- [Input material]
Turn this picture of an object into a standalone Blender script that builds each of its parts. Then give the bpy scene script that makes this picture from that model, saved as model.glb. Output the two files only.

--

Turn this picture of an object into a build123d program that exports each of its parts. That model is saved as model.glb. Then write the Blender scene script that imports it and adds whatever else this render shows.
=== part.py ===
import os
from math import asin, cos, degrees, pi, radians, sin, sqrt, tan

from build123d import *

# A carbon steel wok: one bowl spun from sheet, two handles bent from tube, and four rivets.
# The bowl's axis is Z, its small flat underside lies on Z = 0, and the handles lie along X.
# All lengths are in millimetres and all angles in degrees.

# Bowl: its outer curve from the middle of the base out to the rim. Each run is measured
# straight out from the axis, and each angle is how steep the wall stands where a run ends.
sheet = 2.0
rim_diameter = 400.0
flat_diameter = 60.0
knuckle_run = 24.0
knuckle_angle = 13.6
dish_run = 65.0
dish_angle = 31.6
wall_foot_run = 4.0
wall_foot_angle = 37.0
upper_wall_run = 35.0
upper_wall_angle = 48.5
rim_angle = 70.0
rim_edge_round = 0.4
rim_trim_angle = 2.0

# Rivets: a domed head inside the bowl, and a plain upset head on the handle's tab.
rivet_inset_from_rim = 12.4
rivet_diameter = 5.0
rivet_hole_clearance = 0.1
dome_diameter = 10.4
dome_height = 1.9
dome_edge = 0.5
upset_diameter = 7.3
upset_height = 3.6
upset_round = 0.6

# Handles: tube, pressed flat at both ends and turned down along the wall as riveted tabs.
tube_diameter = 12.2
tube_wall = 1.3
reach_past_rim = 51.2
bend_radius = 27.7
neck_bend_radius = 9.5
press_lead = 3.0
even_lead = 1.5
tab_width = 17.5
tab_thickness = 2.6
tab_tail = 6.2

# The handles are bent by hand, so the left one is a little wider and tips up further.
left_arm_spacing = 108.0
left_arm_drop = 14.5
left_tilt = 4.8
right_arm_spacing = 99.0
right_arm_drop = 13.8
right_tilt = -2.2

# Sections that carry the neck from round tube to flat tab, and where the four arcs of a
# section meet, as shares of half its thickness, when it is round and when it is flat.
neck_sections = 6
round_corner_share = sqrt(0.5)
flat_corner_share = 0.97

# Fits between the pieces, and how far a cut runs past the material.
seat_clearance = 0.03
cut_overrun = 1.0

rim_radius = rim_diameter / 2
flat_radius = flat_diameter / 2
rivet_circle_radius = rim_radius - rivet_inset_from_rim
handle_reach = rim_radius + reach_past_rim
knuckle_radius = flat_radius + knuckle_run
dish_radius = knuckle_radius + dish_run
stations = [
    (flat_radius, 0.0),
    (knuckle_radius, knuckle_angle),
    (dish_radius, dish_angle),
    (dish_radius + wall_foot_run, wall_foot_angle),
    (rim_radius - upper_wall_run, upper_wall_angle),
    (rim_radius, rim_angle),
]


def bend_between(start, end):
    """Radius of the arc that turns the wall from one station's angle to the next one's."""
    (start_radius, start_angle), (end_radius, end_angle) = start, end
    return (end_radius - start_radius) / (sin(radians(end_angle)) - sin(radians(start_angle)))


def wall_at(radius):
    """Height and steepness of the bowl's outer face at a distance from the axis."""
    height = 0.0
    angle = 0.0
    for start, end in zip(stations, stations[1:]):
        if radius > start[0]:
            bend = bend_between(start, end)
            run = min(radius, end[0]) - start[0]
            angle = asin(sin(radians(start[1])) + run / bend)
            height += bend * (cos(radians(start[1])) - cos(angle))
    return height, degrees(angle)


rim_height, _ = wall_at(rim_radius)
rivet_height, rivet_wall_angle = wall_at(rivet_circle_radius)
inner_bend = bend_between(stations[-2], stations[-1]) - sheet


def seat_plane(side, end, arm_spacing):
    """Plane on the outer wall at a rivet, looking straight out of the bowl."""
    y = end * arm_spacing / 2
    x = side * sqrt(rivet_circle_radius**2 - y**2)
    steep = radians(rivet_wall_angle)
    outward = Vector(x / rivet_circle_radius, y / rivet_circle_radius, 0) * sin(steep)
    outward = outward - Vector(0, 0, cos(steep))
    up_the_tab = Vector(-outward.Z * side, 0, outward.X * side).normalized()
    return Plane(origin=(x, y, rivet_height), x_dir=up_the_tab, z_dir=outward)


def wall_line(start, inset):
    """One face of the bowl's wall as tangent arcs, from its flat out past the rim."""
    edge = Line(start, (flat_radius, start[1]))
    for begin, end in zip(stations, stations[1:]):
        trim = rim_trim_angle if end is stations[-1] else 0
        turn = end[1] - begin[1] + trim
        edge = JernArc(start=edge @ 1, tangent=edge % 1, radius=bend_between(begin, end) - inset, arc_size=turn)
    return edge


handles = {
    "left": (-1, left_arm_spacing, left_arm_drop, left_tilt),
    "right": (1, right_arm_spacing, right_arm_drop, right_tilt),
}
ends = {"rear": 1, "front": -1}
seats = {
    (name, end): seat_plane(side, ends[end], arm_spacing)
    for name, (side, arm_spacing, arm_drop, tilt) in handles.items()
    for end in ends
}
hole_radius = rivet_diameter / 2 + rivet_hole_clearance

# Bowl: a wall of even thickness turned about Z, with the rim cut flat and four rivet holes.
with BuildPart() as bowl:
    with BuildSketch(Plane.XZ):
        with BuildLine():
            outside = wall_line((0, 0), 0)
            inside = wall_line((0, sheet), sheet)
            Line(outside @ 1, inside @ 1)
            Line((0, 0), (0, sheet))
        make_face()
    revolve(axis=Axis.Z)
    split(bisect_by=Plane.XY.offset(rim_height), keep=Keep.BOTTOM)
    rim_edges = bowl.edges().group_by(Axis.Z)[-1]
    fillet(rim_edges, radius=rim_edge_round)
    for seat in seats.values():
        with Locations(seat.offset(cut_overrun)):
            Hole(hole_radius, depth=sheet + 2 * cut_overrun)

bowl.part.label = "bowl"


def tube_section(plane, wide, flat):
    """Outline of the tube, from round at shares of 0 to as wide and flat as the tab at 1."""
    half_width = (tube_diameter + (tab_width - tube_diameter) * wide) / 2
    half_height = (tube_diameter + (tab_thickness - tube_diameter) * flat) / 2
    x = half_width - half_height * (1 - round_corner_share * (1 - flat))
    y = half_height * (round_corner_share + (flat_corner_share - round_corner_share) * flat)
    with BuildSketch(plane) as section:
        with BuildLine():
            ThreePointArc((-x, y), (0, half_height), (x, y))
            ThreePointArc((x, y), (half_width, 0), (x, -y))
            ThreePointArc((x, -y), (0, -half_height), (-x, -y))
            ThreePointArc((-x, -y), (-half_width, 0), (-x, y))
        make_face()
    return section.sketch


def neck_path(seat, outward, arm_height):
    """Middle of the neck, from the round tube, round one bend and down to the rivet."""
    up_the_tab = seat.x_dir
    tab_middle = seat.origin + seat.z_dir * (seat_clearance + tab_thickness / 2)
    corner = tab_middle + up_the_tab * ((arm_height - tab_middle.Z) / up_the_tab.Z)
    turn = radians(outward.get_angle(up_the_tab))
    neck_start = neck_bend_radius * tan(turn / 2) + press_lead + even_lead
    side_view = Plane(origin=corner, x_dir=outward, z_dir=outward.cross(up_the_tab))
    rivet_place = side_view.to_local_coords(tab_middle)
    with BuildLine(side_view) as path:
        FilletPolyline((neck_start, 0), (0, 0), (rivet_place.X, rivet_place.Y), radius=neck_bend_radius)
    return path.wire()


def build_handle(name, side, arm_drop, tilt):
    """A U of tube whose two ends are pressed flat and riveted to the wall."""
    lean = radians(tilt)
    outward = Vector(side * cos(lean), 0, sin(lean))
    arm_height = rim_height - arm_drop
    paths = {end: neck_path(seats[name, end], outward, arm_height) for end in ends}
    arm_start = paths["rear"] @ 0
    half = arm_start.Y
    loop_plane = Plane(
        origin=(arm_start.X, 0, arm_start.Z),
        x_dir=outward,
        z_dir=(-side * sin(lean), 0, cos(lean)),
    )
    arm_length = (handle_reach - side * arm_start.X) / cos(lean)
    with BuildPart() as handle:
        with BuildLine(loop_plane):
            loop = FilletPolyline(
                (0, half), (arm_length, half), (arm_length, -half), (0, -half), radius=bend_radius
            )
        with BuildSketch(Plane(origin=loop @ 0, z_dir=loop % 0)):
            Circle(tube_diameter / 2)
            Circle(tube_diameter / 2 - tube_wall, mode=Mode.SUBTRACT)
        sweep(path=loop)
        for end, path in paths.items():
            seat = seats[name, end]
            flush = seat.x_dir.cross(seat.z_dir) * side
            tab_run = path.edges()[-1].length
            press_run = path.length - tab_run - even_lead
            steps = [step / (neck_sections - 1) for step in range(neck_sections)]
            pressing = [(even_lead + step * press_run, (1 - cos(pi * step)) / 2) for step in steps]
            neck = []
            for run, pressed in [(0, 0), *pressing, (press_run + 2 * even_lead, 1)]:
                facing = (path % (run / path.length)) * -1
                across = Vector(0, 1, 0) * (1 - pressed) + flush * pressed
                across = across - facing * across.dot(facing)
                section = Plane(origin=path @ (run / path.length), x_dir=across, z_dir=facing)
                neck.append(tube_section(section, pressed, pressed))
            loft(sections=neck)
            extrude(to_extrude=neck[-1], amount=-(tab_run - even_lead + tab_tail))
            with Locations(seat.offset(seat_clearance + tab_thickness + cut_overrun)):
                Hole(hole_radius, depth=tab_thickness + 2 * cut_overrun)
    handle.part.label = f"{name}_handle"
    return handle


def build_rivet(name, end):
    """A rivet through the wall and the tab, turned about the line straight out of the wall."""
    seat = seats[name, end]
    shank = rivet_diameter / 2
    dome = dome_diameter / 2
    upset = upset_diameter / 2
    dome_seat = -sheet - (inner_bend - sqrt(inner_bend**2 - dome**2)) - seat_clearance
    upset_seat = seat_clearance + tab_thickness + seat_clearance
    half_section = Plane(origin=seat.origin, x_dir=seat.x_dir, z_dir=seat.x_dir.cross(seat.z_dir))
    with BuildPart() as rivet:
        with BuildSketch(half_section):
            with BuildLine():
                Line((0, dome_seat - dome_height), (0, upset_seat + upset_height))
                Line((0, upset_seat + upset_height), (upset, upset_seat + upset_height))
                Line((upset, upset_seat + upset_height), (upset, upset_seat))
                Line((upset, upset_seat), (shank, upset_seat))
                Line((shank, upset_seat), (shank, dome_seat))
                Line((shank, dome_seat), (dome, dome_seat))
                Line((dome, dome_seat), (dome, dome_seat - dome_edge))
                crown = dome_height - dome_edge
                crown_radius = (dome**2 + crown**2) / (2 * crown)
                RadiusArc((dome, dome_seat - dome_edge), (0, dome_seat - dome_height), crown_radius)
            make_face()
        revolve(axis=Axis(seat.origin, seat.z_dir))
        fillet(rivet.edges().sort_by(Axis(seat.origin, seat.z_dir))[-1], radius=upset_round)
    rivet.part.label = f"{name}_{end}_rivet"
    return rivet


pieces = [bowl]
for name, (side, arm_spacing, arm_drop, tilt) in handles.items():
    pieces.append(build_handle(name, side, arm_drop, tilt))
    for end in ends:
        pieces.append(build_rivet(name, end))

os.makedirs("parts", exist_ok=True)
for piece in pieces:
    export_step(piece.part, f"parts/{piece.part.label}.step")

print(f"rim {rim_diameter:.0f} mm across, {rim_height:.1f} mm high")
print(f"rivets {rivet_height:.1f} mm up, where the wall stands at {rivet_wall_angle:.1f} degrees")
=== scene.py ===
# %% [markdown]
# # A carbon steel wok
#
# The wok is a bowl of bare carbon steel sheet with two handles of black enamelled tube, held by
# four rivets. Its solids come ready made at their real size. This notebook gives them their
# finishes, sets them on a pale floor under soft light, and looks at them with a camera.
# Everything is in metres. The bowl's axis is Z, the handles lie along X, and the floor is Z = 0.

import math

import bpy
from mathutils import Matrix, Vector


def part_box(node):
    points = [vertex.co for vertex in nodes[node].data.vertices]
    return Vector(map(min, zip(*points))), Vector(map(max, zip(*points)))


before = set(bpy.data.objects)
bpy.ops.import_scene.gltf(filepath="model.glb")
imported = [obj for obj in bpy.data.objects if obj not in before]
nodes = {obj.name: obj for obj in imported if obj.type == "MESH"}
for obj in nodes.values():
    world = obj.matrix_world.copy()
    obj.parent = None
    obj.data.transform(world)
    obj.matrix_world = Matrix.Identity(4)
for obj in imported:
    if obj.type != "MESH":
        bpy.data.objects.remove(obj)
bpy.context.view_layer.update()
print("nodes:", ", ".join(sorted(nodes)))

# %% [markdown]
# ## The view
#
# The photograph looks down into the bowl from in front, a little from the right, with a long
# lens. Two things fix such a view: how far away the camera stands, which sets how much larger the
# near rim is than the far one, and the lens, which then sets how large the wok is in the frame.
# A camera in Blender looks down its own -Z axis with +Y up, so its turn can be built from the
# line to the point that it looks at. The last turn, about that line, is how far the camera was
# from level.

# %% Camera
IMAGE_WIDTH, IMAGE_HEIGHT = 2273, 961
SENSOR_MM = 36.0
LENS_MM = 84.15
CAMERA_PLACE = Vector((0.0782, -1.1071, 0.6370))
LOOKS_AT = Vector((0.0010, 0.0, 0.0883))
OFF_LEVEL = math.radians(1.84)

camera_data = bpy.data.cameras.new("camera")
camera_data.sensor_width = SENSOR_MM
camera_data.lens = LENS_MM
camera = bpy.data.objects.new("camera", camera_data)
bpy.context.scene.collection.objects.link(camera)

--

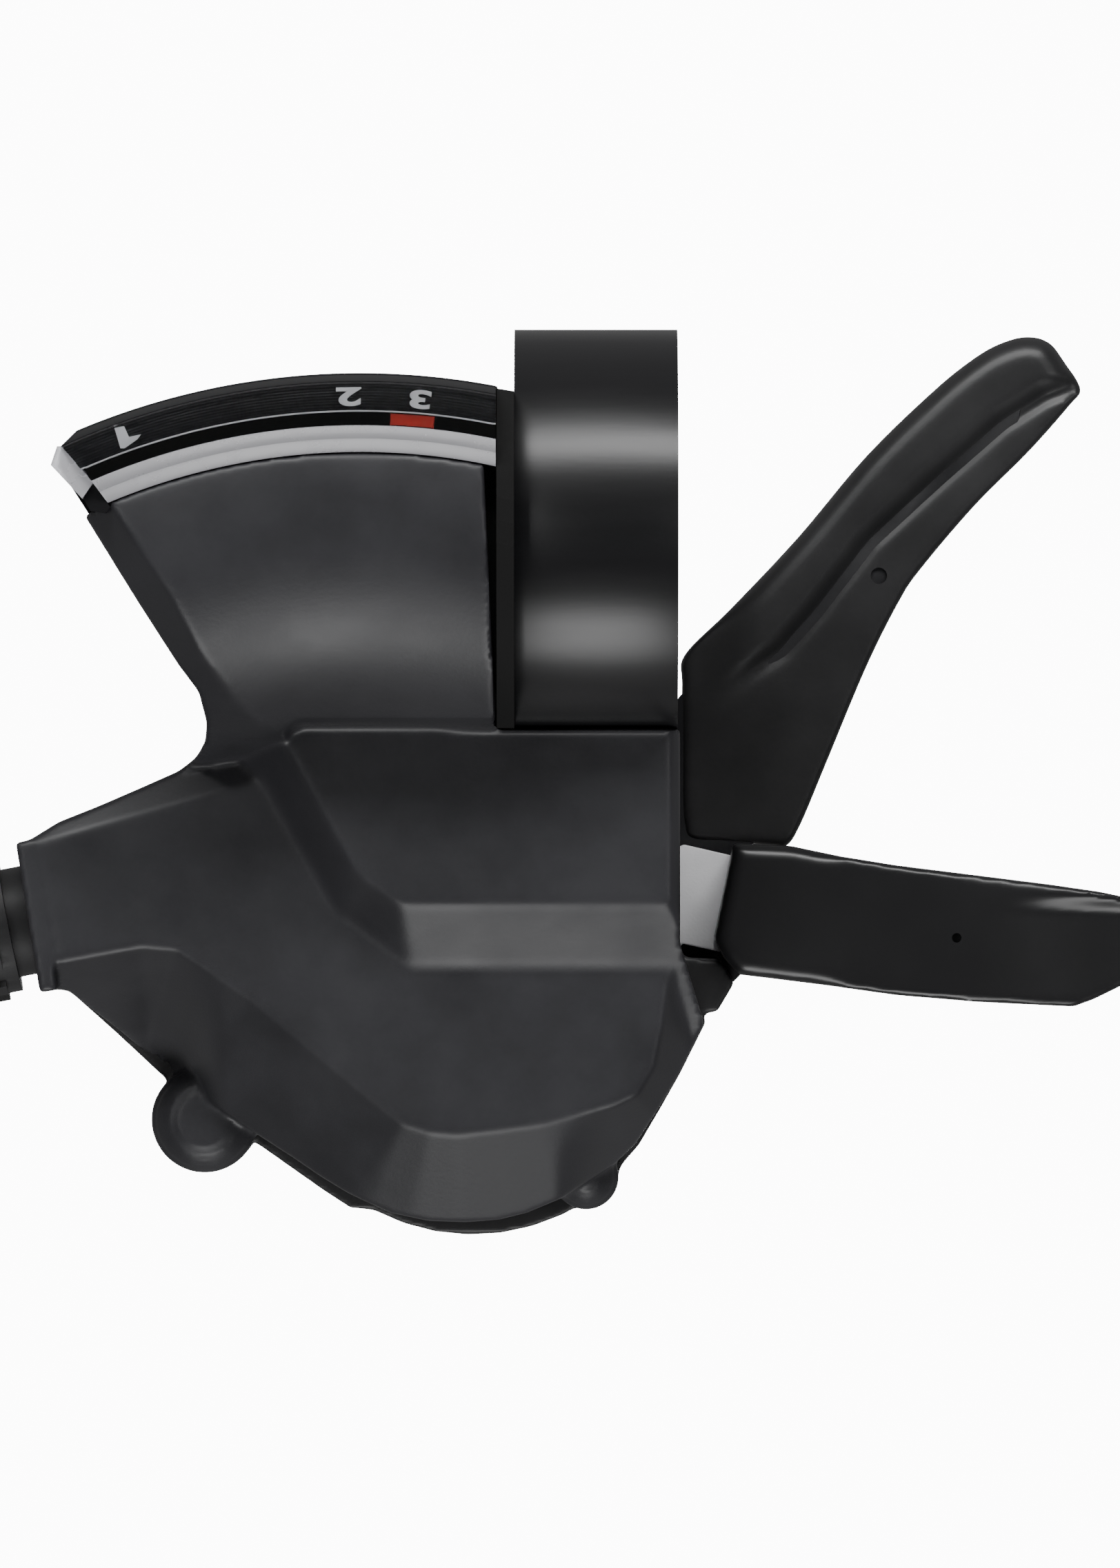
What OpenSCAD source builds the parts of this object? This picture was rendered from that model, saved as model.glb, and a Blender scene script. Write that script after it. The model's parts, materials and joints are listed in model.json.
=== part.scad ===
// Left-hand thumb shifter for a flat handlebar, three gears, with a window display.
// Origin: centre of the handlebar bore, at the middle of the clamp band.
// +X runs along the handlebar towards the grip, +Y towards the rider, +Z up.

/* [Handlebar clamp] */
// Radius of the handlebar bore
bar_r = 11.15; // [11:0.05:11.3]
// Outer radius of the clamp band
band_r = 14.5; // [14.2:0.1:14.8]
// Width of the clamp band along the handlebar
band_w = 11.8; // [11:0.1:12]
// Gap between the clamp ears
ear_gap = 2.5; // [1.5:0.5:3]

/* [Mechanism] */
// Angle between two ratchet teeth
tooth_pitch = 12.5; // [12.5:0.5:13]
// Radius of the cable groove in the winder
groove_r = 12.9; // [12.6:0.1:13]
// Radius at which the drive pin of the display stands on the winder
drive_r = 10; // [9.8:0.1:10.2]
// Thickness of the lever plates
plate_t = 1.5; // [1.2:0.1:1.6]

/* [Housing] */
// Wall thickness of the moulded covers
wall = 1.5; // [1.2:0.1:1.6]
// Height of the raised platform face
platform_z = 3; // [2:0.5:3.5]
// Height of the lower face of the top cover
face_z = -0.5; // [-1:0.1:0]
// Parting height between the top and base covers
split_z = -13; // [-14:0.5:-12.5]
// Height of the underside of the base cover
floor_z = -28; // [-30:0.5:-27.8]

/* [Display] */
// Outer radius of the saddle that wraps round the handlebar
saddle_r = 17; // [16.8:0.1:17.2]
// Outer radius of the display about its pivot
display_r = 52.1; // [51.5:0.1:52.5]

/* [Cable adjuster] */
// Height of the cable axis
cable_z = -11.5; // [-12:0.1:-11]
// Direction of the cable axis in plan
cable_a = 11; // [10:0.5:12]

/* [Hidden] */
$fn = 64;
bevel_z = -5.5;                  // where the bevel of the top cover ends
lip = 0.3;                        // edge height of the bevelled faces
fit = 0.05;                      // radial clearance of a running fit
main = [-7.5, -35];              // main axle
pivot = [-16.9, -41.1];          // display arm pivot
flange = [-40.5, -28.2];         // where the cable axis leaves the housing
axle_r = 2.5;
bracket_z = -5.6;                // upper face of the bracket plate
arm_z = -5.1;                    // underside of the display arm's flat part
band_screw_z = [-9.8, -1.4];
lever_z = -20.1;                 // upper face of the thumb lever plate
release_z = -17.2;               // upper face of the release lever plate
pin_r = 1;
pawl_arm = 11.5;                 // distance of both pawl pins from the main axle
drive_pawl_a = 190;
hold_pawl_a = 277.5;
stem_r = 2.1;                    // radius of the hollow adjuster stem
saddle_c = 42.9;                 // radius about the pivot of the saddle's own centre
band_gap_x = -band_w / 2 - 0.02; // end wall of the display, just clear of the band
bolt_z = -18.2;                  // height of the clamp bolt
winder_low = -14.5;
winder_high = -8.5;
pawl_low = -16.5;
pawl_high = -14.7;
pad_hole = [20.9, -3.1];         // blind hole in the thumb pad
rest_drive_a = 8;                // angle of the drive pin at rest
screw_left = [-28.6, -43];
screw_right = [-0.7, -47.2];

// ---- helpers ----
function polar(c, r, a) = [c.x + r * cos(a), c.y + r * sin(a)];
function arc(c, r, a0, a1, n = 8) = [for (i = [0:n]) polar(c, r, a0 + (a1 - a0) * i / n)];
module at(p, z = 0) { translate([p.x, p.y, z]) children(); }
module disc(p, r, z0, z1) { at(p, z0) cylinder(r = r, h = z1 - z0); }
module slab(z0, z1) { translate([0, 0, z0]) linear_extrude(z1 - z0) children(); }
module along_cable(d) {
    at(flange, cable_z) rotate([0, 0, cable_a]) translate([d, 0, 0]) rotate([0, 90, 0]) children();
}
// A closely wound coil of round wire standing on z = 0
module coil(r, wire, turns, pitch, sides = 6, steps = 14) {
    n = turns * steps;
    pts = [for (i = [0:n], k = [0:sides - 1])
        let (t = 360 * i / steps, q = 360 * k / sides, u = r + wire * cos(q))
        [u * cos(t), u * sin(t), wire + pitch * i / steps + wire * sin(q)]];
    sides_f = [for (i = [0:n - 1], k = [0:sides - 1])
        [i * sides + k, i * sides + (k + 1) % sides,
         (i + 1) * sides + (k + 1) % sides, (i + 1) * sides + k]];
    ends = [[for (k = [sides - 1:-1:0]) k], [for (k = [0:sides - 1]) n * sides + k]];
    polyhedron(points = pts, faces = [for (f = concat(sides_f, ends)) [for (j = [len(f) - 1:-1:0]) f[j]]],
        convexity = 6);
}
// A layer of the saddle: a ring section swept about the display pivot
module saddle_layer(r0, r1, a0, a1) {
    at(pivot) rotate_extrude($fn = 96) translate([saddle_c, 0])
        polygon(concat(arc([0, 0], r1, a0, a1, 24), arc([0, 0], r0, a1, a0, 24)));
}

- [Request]
Above are the records. Print exactly, and only, the lines from the line with "pieces = [bowl]" to the line with "world = obj.matrix_world.copy()", both inclusive.

- [Output of the exercise]
pieces = [bowl]
for name, (side, arm_spacing, arm_drop, tilt) in handles.items():
    pieces.append(build_handle(name, side, arm_drop, tilt))
    for end in ends:
        pieces.append(build_rivet(name, end))

os.makedirs("parts", exist_ok=True)
for piece in pieces:
    export_step(piece.part, f"parts/{piece.part.label}.step")

print(f"rim {rim_diameter:.0f} mm across, {rim_height:.1f} mm high")
print(f"rivets {rivet_height:.1f} mm up, where the wall stands at {rivet_wall_angle:.1f} degrees")
=== scene.py ===
# %% [markdown]
# # A carbon steel wok
#
# The wok is a bowl of bare carbon steel sheet with two handles of black enamelled tube, held by
# four rivets. Its solids come ready made at their real size. This notebook gives them their
# finishes, sets them on a pale floor under soft light, and looks at them with a camera.
# Everything is in metres. The bowl's axis is Z, the handles lie along X, and the floor is Z = 0.

import math

import bpy
from mathutils import Matrix, Vector


def part_box(node):
    points = [vertex.co for vertex in nodes[node].data.vertices]
    return Vector(map(min, zip(*points))), Vector(map(max, zip(*points)))


before = set(bpy.data.objects)
bpy.ops.import_scene.gltf(filepath="model.glb")
imported = [obj for obj in bpy.data.objects if obj not in before]
nodes = {obj.name: obj for obj in imported if obj.type == "MESH"}
for obj in nodes.values():
    world = obj.matrix_world.copy()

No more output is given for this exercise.